İlgili Mevzuat : 5521 İŞ MAHKEMELERİ KANUNU ( Madde 1 )

ÖZÜ : TARAFLAR ARASINDAKİ ÇEKİŞME GELİR VERGİSİNİN KESİLMESİ KONUSUNDADIR. BU TÜR İHTİLAFLARIN ÇÖZÜM YERİNİN İDARE YARGI ( VERGİ MAHKEMESİ )’DIR. BUNUN SONUCU OLARAK MAHKEMECE GÖREVSİZLİK KARARI VERİLMESİ GEREKİRKEN YAZILI ŞEKİLDE HÜKÜM KURULMASI HATALIDIR.

DAVA : Davacı, haksız vergi kesintisi karşılığının ödetilmesine karar verilmesini istemiştir.Yerel mahkeme, davayı reddetmiştir.Hüküm süresi içinde davacı avukatı tarafından temyiz edilmiş olmakla dosya incelendi, gereği konuşulup düşünüldü:

KARAR : Taraflar arasındaki çekişme gelir vergisinin kesilmesi konusundadır. Bu tür ihtilafların çözüm yerinin İdare Yargı (vergi mahkemesi) ‘dır. Bunun sonucu olarak mahkemece görevsizlik kararı verilmesi gerekirken yazılı şekilde hüküm kurulması hatalıdır.

SONUÇ : Temyiz olunan kararın yukarıda yazılı sebepten BOZULMASINA, peşin alınan temyiz harcının istek halinde ilgiliye iadesine, 3.11.2004 gününde oyçokluğu ile karar verildi.

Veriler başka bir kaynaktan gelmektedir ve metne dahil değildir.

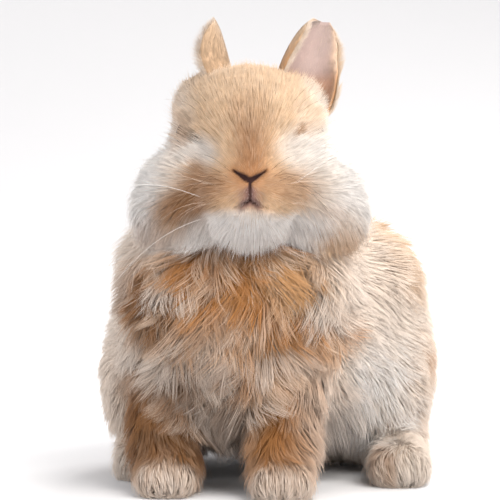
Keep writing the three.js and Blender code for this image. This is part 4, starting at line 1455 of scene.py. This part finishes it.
class RABBIT_OT_stage(bpy.types.Operator):
    """Makes the floor with its backdrop, the lights and the camera"""

    bl_idname = "rabbit.stage"
    bl_label = "Stage"

    def execute(self, context):
        stage = context.scene.rabbit_stage
        target = Vector(metres(TARGET))
        self.floor(stage)
        for name, size, at, tint in LIGHTS:
            light = bpy.data.lights.new(name, "AREA")
            light.energy = getattr(stage, name)
            light.size = size
            light.color = tint
            lamp = stand(name, light)
            lamp.location = at
            lamp.rotation_euler = aim(target - Vector(at))
        world = bpy.data.worlds.new("studio")
        world.use_nodes = True
        sky = world.node_tree.nodes["Background"]
        sky.inputs["Color"].default_value = SKY
        sky.inputs["Strength"].default_value = SKY_STRENGTH
        context.scene.world = world

        camera = stand("camera", bpy.data.cameras.new("camera"))
        camera.data.lens = stage.lens
        camera.data.sensor_width = 36
        back = Vector((0, -math.cos(stage.elevation), math.sin(stage.elevation)))
        camera.location = target + back * stage.distance
        camera.rotation_euler = aim(-back)
        context.scene.camera = camera
        context.scene.view_settings.view_transform = "Standard"
        return {"FINISHED"}

    def floor(self, stage):
        """A sheet of pale paper that bends up into a wall behind the rabbit."""
        form = bmesh.new()
        edges = [form.edges.new([form.verts.new((x, -4, 0)) for x in (-5, 5)])]
        made = bmesh.ops.extrude_edge_only(form, edges=edges)["geom"]
        bmesh.ops.translate(form, verts=verts_of(made), vec=(0, 5.2, 0))
        made = bmesh.ops.spin(form, geom=edges_of(made), cent=(0, 1.2, 1.2), axis=(1, 0, 0),
                              angle=math.pi / 2, steps=20, use_duplicate=False)["geom_last"]
        made = bmesh.ops.extrude_edge_only(form, edges=edges_of(made))["geom"]
        bmesh.ops.translate(form, verts=verts_of(made), vec=(0, 0, 3))
        bmesh.ops.recalc_face_normals(form, faces=form.faces)
        mesh = take(form, "floor")
        nodes = Nodes("floor_paper", Base_Color=(*linear(stage.floor), 1), Roughness=0.8)
        nodes.bump(60.0, 4.0, 0.05, 0.001)
        mesh.materials.append(nodes.material)
        mesh.shade_smooth()
        stand("floor", mesh)


# ---------------------------------------------------------------- panel and running

OPERATORS = (RABBIT_OT_stage, RABBIT_OT_skin, RABBIT_OT_coat, RABBIT_OT_ears, RABBIT_OT_eyes,
             RABBIT_OT_whiskers, RABBIT_OT_claws)


class RABBIT_PT_pieces(bpy.types.Panel):
    """Lists the rabbit's settings and pieces"""

    bl_idname = "RABBIT_PT_pieces"
    bl_label = "Dwarf Rabbit"
    bl_space_type = "VIEW_3D"
    bl_region_type = "UI"
    bl_category = "Rabbit"

    def draw(self, context):
        for key, group in SETTINGS.items():
            box = self.layout.box()
            for name in group.__annotations__:
                box.prop(getattr(context.scene, key), name)
        for operator in OPERATORS:
            self.layout.operator(operator.bl_idname)


CLASSES = (*SETTINGS.values(), *OPERATORS, RABBIT_PT_pieces)


def register():
    """Adds the settings, operators and panel to Blender."""
    for cls in CLASSES:
        bpy.utils.register_class(cls)
    for key, group in SETTINGS.items():
        setattr(bpy.types.Scene, key, PointerProperty(type=group))


def unregister():
    """Takes them out again."""
    for key in SETTINGS:
        delattr(bpy.types.Scene, key)
    for cls in reversed(CLASSES):
        bpy.utils.unregister_class(cls)


def main():
    """Makes every piece."""
    register()
    for operator in OPERATORS:
        group, name = operator.bl_idname.split(".")
        getattr(getattr(bpy.ops, group), name)()


if __name__ == "__main__":
    main()
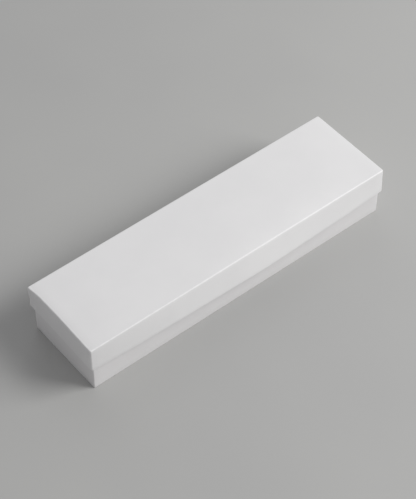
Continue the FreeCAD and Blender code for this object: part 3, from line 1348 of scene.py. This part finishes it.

KARŞI OY : Taraflar arasındaki uyuşmazlık işverenin “…4691 sayılı Teknoloji Geliştirme Bölgeleri yasasının 8. maddesinde yer alan ve bölgede çalışan araştırmacı, yazılımcı ve AR-GE personelinin bu görevleri ile ilgili ücretleri bölgenin kuruluş tarihinden itibaren 10 yıl süre ile her türlü vergiden muaftır. …” kuralına rağmen davacının 10 aylık ücretinden yaptığı kesintinin iadesi talebidir. Davacının iddiası ücretinin eksik ödendiği şeklindedir. Vergi kanunlarına göre yapılacak kesintiler işverenin görevi kapsamındadır. Vergi yasasını işveren hatalı uygulamışsa, eksik ödenen ücreti davacıya ödemekle sorumlu olup, işveren varsa uygulamasından dolayı vergi dairesine karşı talep hakkı mevcut olup, işverenin uygulamasından dolayı ücretini eksik alan davacıyı vergi dairesiyle muhatap kılmak mümkün olamaz. Nitekim mahkemede olayı bu şekilde yorumlamış olup, dava mahiyet itibarıyla ücretin eksik ödenmesinden kaynaklandığından görevli mahkeme iş mahkemesidir. Bu nedenle bozma kararına katılamıyorum.